[Rows from a dataset]
::::

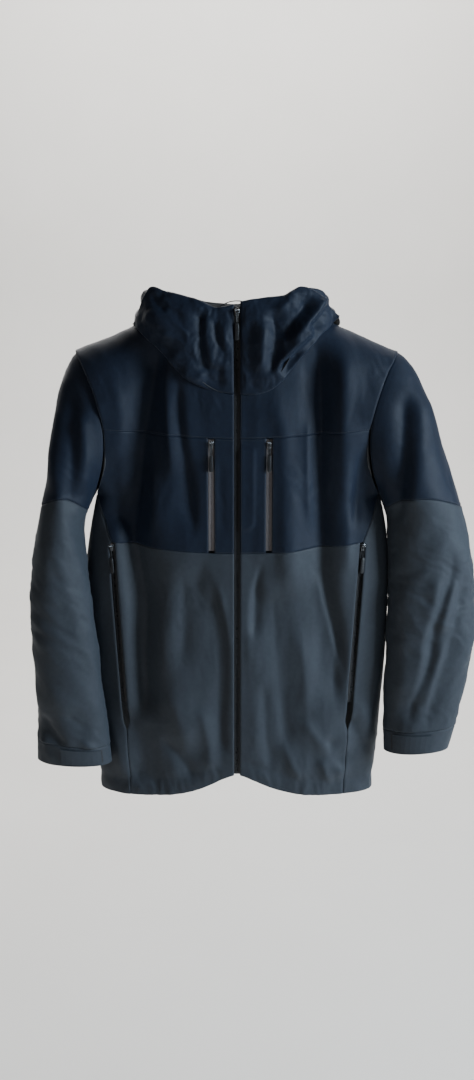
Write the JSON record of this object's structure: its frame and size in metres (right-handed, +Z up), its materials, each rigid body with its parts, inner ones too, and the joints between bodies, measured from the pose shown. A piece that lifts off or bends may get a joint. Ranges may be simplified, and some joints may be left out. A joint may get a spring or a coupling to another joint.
{
  "type": "hardshell jacket",
  "caption": "Hooded waterproof shell jacket with a full front zip, two chest pockets, two hand pockets and adjustable cuffs and hem, hanging from its loop.",
  "frame": {"origin": "underside of the hanger loop's top, at the inside back neck", "axes": "+Z up as the jacket hangs, +Y towards its back, +X towards the right of someone looking at its front"},
  "size_m": [0.6756, 0.2061, 0.7832],
  "materials": {
    "shell_navy": "matt laminated woven nylon",
    "shell_grey": "matt laminated woven nylon",
    "lining": "smooth knit lining",
    "brushed_lining": "brushed fleece facing",
    "loop_webbing": "woven tape",
    "elastic_cord": "braided cover over elastic",
    "moulded_plastic": "moulded",
    "spring_steel": "bright drawn wire",
    "zip_tape_black": "coated tape",
    "zip_coil": "polyester coil",
    "zip_tape_pale": "coated tape",
    "zip_metal": "black lacquered",
    "puller_grip": "soft moulded grip",
    "hook_patch": "moulded hooks",
    "tab_rubber": "moulded and textured"
  },
  "bodies": {
    "root": {"yoke_left": "shell_navy", "yoke_right": "shell_navy", "chest_centre_left": "shell_navy", "chest_centre_right": "shell_navy", "chest_left": "shell_navy", "chest_right": "shell_navy", "front_left": "shell_grey", "front_right": "shell_grey", "side_left": "shell_grey", "side_right": "shell_grey", "back_yoke": "shell_navy", "back_upper": "shell_navy", "back_lower": "shell_grey", "collar_left": "shell_navy", "collar_right": "shell_navy", "collar_back": "shell_navy", "chin_guard": "brushed_lining", "storm_flap": "lining", "hanger_loop": "loop_webbing", "hem_facing": "shell_grey", "hem_drawcord": "elastic_cord", "cord_locks": "moulded_plastic", "plunger_spring_left": "spring_steel", "plunger_spring_right": "spring_steel", "chest_pocket_left": "lining", "chest_pocket_right": "lining", "hand_pocket_left": "lining", "hand_pocket_right": "lining", "main_zip_tapes": "zip_tape_black", "main_zip_coils": "zip_coil", "chest_zip_left": "zip_tape_pale", "chest_zip_right": "zip_tape_pale", "hand_zip_left": "zip_tape_black", "hand_zip_right": "zip_tape_black"},
    "sleeve_left": {"sleeve_upper_left": "shell_navy", "sleeve_lower_left": "shell_grey", "cuff_left": "shell_grey", "cuff_patch_left": "hook_patch"},
    "sleeve_right": {"sleeve_upper_right": "shell_navy", "sleeve_lower_right": "shell_grey", "cuff_right": "shell_grey", "cuff_patch_right": "hook_patch"},
    "hood": {"hood_left": "shell_navy", "hood_right": "shell_navy", "hood_centre": "shell_navy", "hood_brim": "shell_navy"},
    "cuff_tab_left": {"cuff_tab_left": "tab_rubber"},
    "cuff_tab_right": {"cuff_tab_right": "tab_rubber"},
    "main_slider": {"main_slider": "zip_metal"},
    "chest_slider_left": {"chest_slider_left": "zip_metal"},
    "chest_slider_right": {"chest_slider_right": "zip_metal"},
    "hand_slider_left": {"hand_slider_left": "zip_metal"},
    "hand_slider_right": {"hand_slider_right": "zip_metal"},
    "main_puller": {"main_puller": "puller_grip"},
    "chest_puller_left": {"chest_puller_left": "puller_grip"},
    "chest_puller_right": {"chest_puller_right": "puller_grip"},
    "hand_puller_left": {"hand_puller_left": "puller_grip"},
    "hand_puller_right": {"hand_puller_right": "puller_grip"},
    "plunger_left": {"plunger_left": "moulded_plastic"},
    "plunger_right": {"plunger_right": "moulded_plastic"}
  },
  "joints": [
    {"name": "sleeve_left_lift", "type": "hinge", "parent": "root", "child": "sleeve_left", "pos_m": [-0.2397, -0.016, -0.072], "axis": [0, 1, 0], "range_deg": [0, 45]},
    {"name": "sleeve_right_lift", "type": "hinge", "parent": "root", "child": "sleeve_right", "pos_m": [0.2397, -0.016, -0.072], "axis": [0, -1, 0], "range_deg": [0, 45]},
    {"name": "hood_up", "type": "hinge", "parent": "root", "child": "hood", "pos_m": [0, 0.01, -0.01], "axis": [1, 0, 0], "range_deg": [0, 110]},
    {"name": "main_zip_run", "type": "slide", "parent": "root", "child": "main_slider", "axis": [0, 0, -1], "range_m": [0, 0.685]},
    {"name": "chest_zip_left_run", "type": "slide", "parent": "root", "child": "chest_slider_left", "axis": [0, 0, -1], "range_m": [0, 0.15]},
    {"name": "chest_zip_right_run", "type": "slide", "parent": "root", "child": "chest_slider_right", "axis": [0, 0, -1], "range_m": [0, 0.15]},
    {"name": "hand_zip_left_run", "type": "slide", "parent": "root", "child": "hand_slider_left", "axis": [0.0555, -0.0158, -0.9983], "range_m": [0, 0.236]},
    {"name": "hand_zip_right_run", "type": "slide", "parent": "root", "child": "hand_slider_right", "axis": [-0.0555, -0.0158, -0.9983], "range_m": [0, 0.236]},
    {"name": "main_puller_swing", "type": "hinge", "parent": "main_slider", "child": "main_puller", "pos_m": [0, -0.0745, -0.013], "axis": [-1, 0, 0], "range_deg": [0, 150]},
    {"name": "chest_puller_left_swing", "type": "hinge", "parent": "chest_slider_left", "child": "chest_puller_left", "pos_m": [-0.038, -0.07394, -0.202], "axis": [-1, 0, 0], "range_deg": [0, 150]},
    {"name": "chest_puller_right_swing", "type": "hinge", "parent": "chest_slider_right", "child": "chest_puller_right", "pos_m": [0.047, -0.07383, -0.202], "axis": [-1, 0, 0], "range_deg": [0, 150]},
    {"name": "hand_puller_left_swing", "type": "hinge", "parent": "hand_slider_left", "child": "hand_puller_left", "pos_m": [-0.19024, -0.0535, -0.359], "axis": [-0.9548, 0.2915, -0.0577], "range_deg": [0, 150]},
    {"name": "hand_puller_right_swing", "type": "hinge", "parent": "hand_slider_right", "child": "hand_puller_right", "pos_m": [0.19024, -0.0535, -0.359], "axis": [-0.9548, -0.2915, 0.0577], "range_deg": [0, 150]},
    {"name": "cuff_tab_right_lift", "type": "hinge", "parent": "sleeve_right", "child": "cuff_tab_right", "pos_m": [0.29741, -0.07672, -0.66459], "axis": [0.1292, 0.0183, 0.9915], "range_deg": [0, 120]},
    {"name": "cuff_tab_left_lift", "type": "hinge", "parent": "sleeve_left", "child": "cuff_tab_left", "pos_m": [-0.26789, -0.09605, -0.67788], "axis": [-0.0116, 0.0623, -0.998], "range_deg": [0, 120]},
    {"name": "plunger_left_press", "type": "slide", "parent": "root", "child": "plunger_left", "axis": [0, 0, 1], "range_m": [0, 0.003], "stiffness_N_per_m": 400, "springref_m": -0.003, "deforming": ["plunger_spring_left"]},
    {"name": "plunger_right_press", "type": "slide", "parent": "root", "child": "plunger_right", "axis": [0, 0, 1], "range_m": [0, 0.003], "stiffness_N_per_m": 400, "springref_m": -0.003, "deforming": ["plunger_spring_right"]}
  ]
}
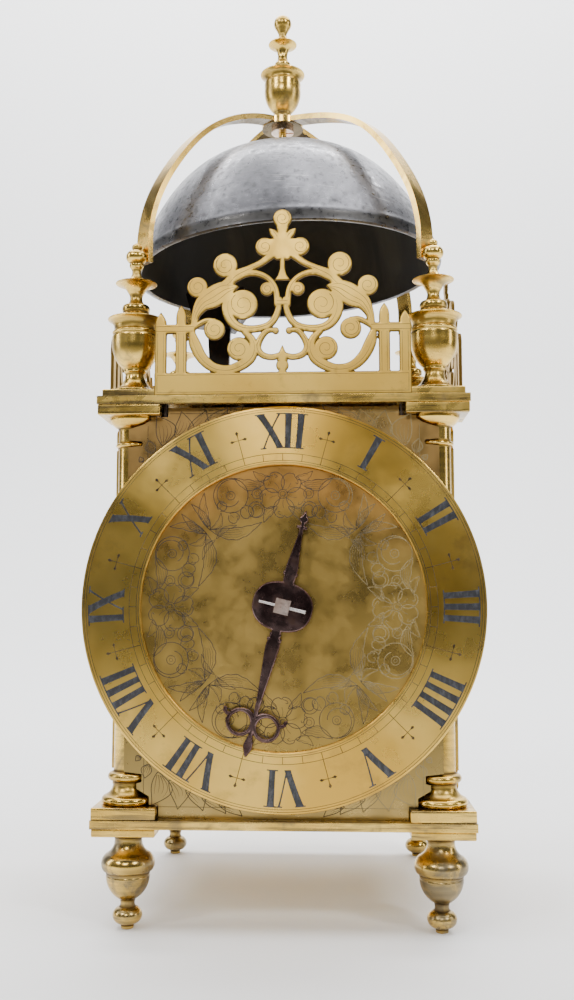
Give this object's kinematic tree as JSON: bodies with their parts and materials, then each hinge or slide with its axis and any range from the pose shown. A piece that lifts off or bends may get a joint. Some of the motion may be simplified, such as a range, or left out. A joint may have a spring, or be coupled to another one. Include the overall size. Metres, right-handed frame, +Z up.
{
  "type": "lantern clock",
  "caption": "Weight-driven brass lantern clock with one hand, Roman chapter ring, turned pillars and feet, pierced frets, and a strapped bell struck from inside.",
  "frame": {"origin": "centre of the bounding box at the underside of the feet", "axes": "+X to the right as seen from the front, -Y towards the viewer at the dial, +Z up"},
  "size_m": [0.165, 0.1574, 0.4259],
  "materials": {
    "case_brass": "polished and worn, with darker tarnish in the mouldings",
    "foot_brass": "brown tarnish",
    "dial_brass": "polished, engraved, with olive patina",
    "ring_brass": "polished, engraved and filled black",
    "fret_brass": "polished",
    "cage_brass": "dull brown patina",
    "wheel_brass": "clean cut, unpolished",
    "bell_metal": "pewter grey cast bell metal with light scratches",
    "copper_nut": "copper red, slotted",
    "iron": "dark forged iron",
    "steel": "plain turned steel",
    "hand_steel": "dark blued steel"
  },
  "bodies": {
    "frame": {"bottom_plate": "case_brass", "top_plate": "case_brass", "pillar_front_left": "case_brass", "pillar_front_right": "case_brass", "pillar_rear_left": "case_brass", "pillar_rear_right": "case_brass", "foot_front_left": "foot_brass", "foot_front_right": "foot_brass", "foot_rear_left": "foot_brass", "foot_rear_right": "foot_brass", "finial_front_left": "case_brass", "finial_front_right": "case_brass", "finial_rear_left": "case_brass", "finial_rear_right": "case_brass", "bell_cage": "cage_brass", "top_finial": "case_brass", "cage_nut": "copper_nut", "bell": "bell_metal", "bell_fixings": "iron", "fret_front": "fret_brass", "fret_left": "fret_brass", "fret_right": "fret_brass", "fret_screws": "steel", "dial_plate": "dial_brass", "chapter_ring": "ring_brass", "dial_pins": "steel", "front_bar": "iron", "centre_bar": "iron", "rear_bar": "iron", "bar_wedges": "iron", "back_plate": "case_brass", "back_plate_screws": "steel", "pendulum_cock": "case_brass", "hammer_spring": "steel", "hammer_stop": "iron"},
    "hour_motion": {"hour_wheel": "wheel_brass", "hour_arbor": "steel", "star_wheel": "steel", "hour_hand": "hand_steel", "hand_pin": "steel"},
    "going_great": {"going_great_wheel": "wheel_brass", "going_great_arbor": "steel", "going_pulley": "iron"},
    "going_second": {"second_wheel": "wheel_brass"},
    "going_escape": {"escape_wheel": "wheel_brass"},
    "pallets": {"pallet_arbor": "steel", "anchor": "steel"},
    "strike_great": {"strike_great_wheel": "wheel_brass", "strike_great_arbor": "steel", "strike_pulley": "iron"},
    "strike_hoop": {"hoop_wheel": "wheel_brass"},
    "strike_warning": {"warning_wheel": "wheel_brass"},
    "strike_fly": {"fly": "wheel_brass"},
    "count": {"count_wheel": "wheel_brass"},
    "detent": {"strike_detent": "iron"},
    "hammer_arm": {"hammer": "iron"},
    "door_left": {"left_door": "case_brass", "left_door_fittings": "case_brass"},
    "door_right": {"right_door": "case_brass", "right_door_fittings": "case_brass"}
  },
  "joints": [
    {"name": "hour_spin", "type": "hinge", "parent": "frame", "child": "hour_motion", "pos_m": [0, -0.06, 0.1295], "axis": [0, 1, 0], "continuous": true},
    {"name": "great_spin", "type": "hinge", "parent": "frame", "child": "going_great", "pos_m": [0, -0.01, 0.088], "axis": [0, 1, 0], "continuous": true},
    {"name": "second_spin", "type": "hinge", "parent": "frame", "child": "going_second", "pos_m": [0, -0.039, 0.1204], "axis": [0, 1, 0], "continuous": true},
    {"name": "escape_spin", "type": "hinge", "parent": "frame", "child": "going_escape", "pos_m": [0, -0.0278, 0.1442], "axis": [0, 1, 0], "continuous": true},
    {"name": "pallet_rock", "type": "hinge", "parent": "frame", "child": "pallets", "pos_m": [0, -0.0278, 0.16824], "axis": [0, 1, 0], "range_deg": [-2, 2]},
    {"name": "strike_great_spin", "type": "hinge", "parent": "frame", "child": "strike_great", "pos_m": [0, 0.009, 0.088], "axis": [0, 1, 0], "continuous": true},
    {"name": "hoop_spin", "type": "hinge", "parent": "frame", "child": "strike_hoop", "pos_m": [0, 0.035, 0.1216], "axis": [0, 1, 0], "continuous": true},
    {"name": "warning_spin", "type": "hinge", "parent": "frame", "child": "strike_warning", "pos_m": [0, 0.0407, 0.1447], "axis": [0, 1, 0], "continuous": true},
    {"name": "fly_spin", "type": "hinge", "parent": "frame", "child": "strike_fly", "pos_m": [0.0162, 0.018, 0.1447], "axis": [0, 1, 0], "continuous": true},
    {"name": "count_spin", "type": "hinge", "parent": "frame", "child": "count", "pos_m": [0, 0.053, 0.1132], "axis": [0, 1, 0], "continuous": true},
    {"name": "detent_lift", "type": "hinge", "parent": "frame", "child": "detent", "pos_m": [0.048, 0, 0.1447], "axis": [0, 1, 0], "range_deg": [0, 6]},
    {"name": "hammer_swing", "type": "hinge", "parent": "frame", "child": "hammer_arm", "pos_m": [-0.038, 0.034, 0.1447], "axis": [0, 1, 0], "range_deg": [-1.8, 8]},
    {"name": "left_door_hinge", "type": "hinge", "parent": "frame", "child": "door_left", "pos_m": [-0.0708, 0.0485, 0.1295], "axis": [0, 0, -1], "range_deg": [0, 95]},
    {"name": "right_door_hinge", "type": "hinge", "parent": "frame", "child": "door_right", "pos_m": [0.0708, 0.0485, 0.1295], "axis": [0, 0, 1], "range_deg": [0, 95]}
  ],
  "couplings": [
    {"joint": "great_spin", "follows": "hour_spin", "ratio": -12},
    {"joint": "second_spin", "follows": "hour_spin", "ratio": 96},
    {"joint": "escape_spin", "follows": "hour_spin", "ratio": -720},
    {"joint": "hoop_spin", "follows": "strike_great_spin", "ratio": -13},
    {"joint": "warning_spin", "follows": "strike_great_spin", "ratio": 130},
    {"joint": "fly_spin", "follows": "strike_great_spin", "ratio": -1040},
    {"joint": "count_spin", "follows": "strike_great_spin", "ratio": -0.16667}
  ]
}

::::

_Task details_: Go through the listing above and pull out each line containing the word "bends".

_Reply to the task_:
Write the JSON record of this object's structure: its frame and size in metres (right-handed, +Z up), its materials, each rigid body with its parts, inner ones too, and the joints between bodies, measured from the pose shown. A piece that lifts off or bends may get a joint. Ranges may be simplified, and some joints may be left out. A joint may get a spring or a coupling to another joint.
Give this object's kinematic tree as JSON: bodies with their parts and materials, then each hinge or slide with its axis and any range from the pose shown. A piece that lifts off or bends may get a joint. Some of the motion may be simplified, such as a range, or left out. A joint may have a spring, or be coupled to another one. Include the overall size. Metres, right-handed frame, +Z up.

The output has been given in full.